The surgery is the first of its kind in America and follows a similar groundbreaking transplant in Sweden. In September 2014, Malin Stenberg, 36, became the first person on the planet to give birth after receiving a new uterus, an event described as a breakthrough for infertile women. She used a uterus donated by the 61-year-old best friend of her partner Claes Nilsson's mother.

More details about the surgery in the USA are expected during a press conference with the medical team to be scheduled next week.

Late last year, Cleveland Clinic began enlisting candidates for uterine transplants as part of a clinical trial that aimed to offer the procedure to 10 women.

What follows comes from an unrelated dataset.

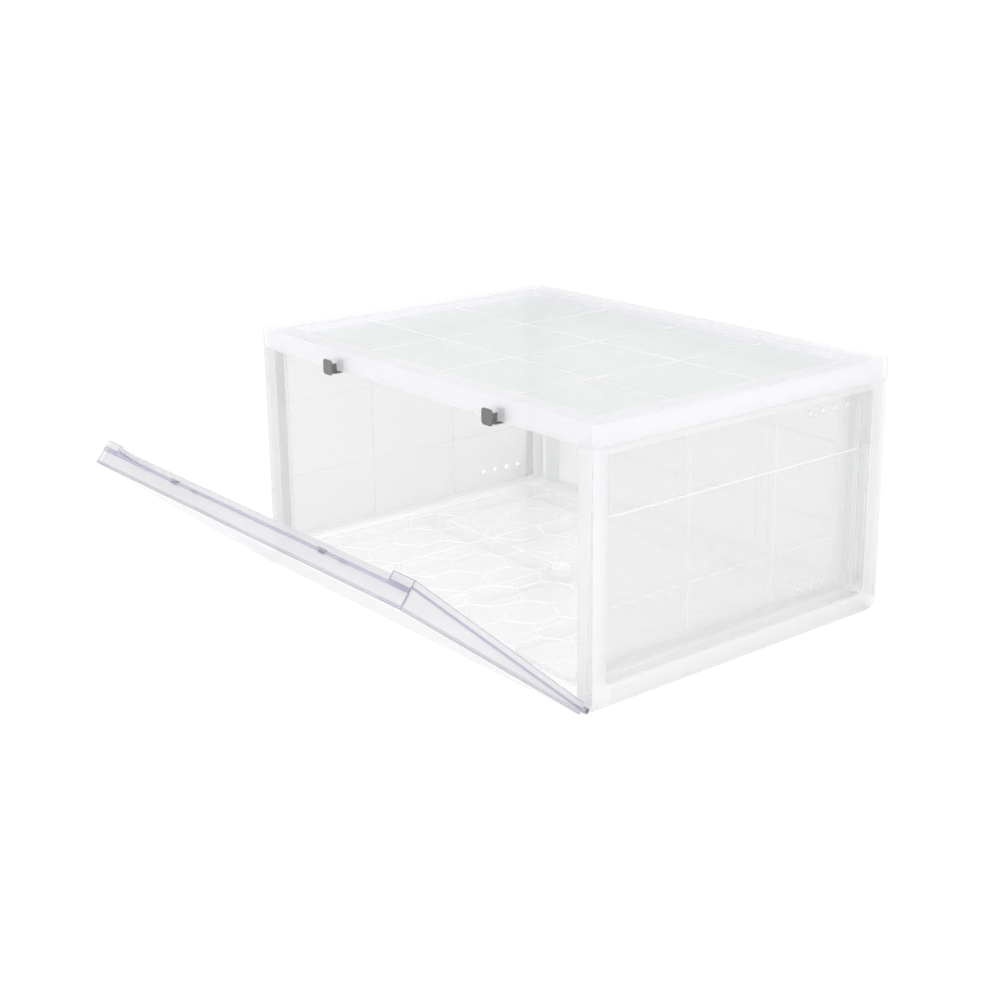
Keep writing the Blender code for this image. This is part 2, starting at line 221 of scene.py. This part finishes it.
def plastic(name, clear, haze, colour, painted_glow=0.0, gloss=0.12, grain=0.15):
    """Moulded plastic, seen one face at a time.

    clear is the light that a face lets through head on, haze the share that it scatters in its own colour, the glow
    is painted light that the face gives off though it is no lamp, gloss its roughness and grain that of its bumps.
    """
    material, n = new_material(name)
    where = n.add("ShaderNodeTexCoord").outputs["Object"]
    cloud = n.add("ShaderNodeTexNoise", {"Vector": where, "Scale": 22.0, "Detail": 3.0}).outputs[0]
    flow_space = n.add("ShaderNodeMapping", {"Vector": where, "Scale": (9.0, 60.0, 60.0)}).outputs[0]
    flow = n.add("ShaderNodeTexNoise", {"Vector": flow_space, "Scale": 1.0, "Detail": 2.0}).outputs[0]
    fine = n.add("ShaderNodeTexNoise", {"Vector": where, "Scale": 1400.0, "Detail": 2.0}).outputs[0]
    mottle = n.math("ADD", n.math("MULTIPLY", cloud, 0.6), n.math("MULTIPLY", flow, 0.4))
    bump = n.add("ShaderNodeBump", {"Strength": grain, "Distance": 0.0004, "Height": fine}).outputs[0]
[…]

Women potentially eligible to receive a uterine transplant include those who suffer from an irreversible condition known as Uterine Factor Infertility (UFI), which affects between three and five percent of women worldwide, the hospital said.

The first live birth via a transplanted uterus in Sweden was led by experts from the University of Gothenburg and followed ten years of intensive research and a number of failed efforts both in the Nordic country and in similar programmes in Saudi Arabia and Turkey.

Speaking a year after their baby, Vincent, was born, the parents of the young Swede told Nordic newspaper Dagens Industri that they remained overwhelmed that they had finally been able to have a child, after years of trying.

“How could anyone do this for us? A 'thank you' is not enough,” Nilsson said.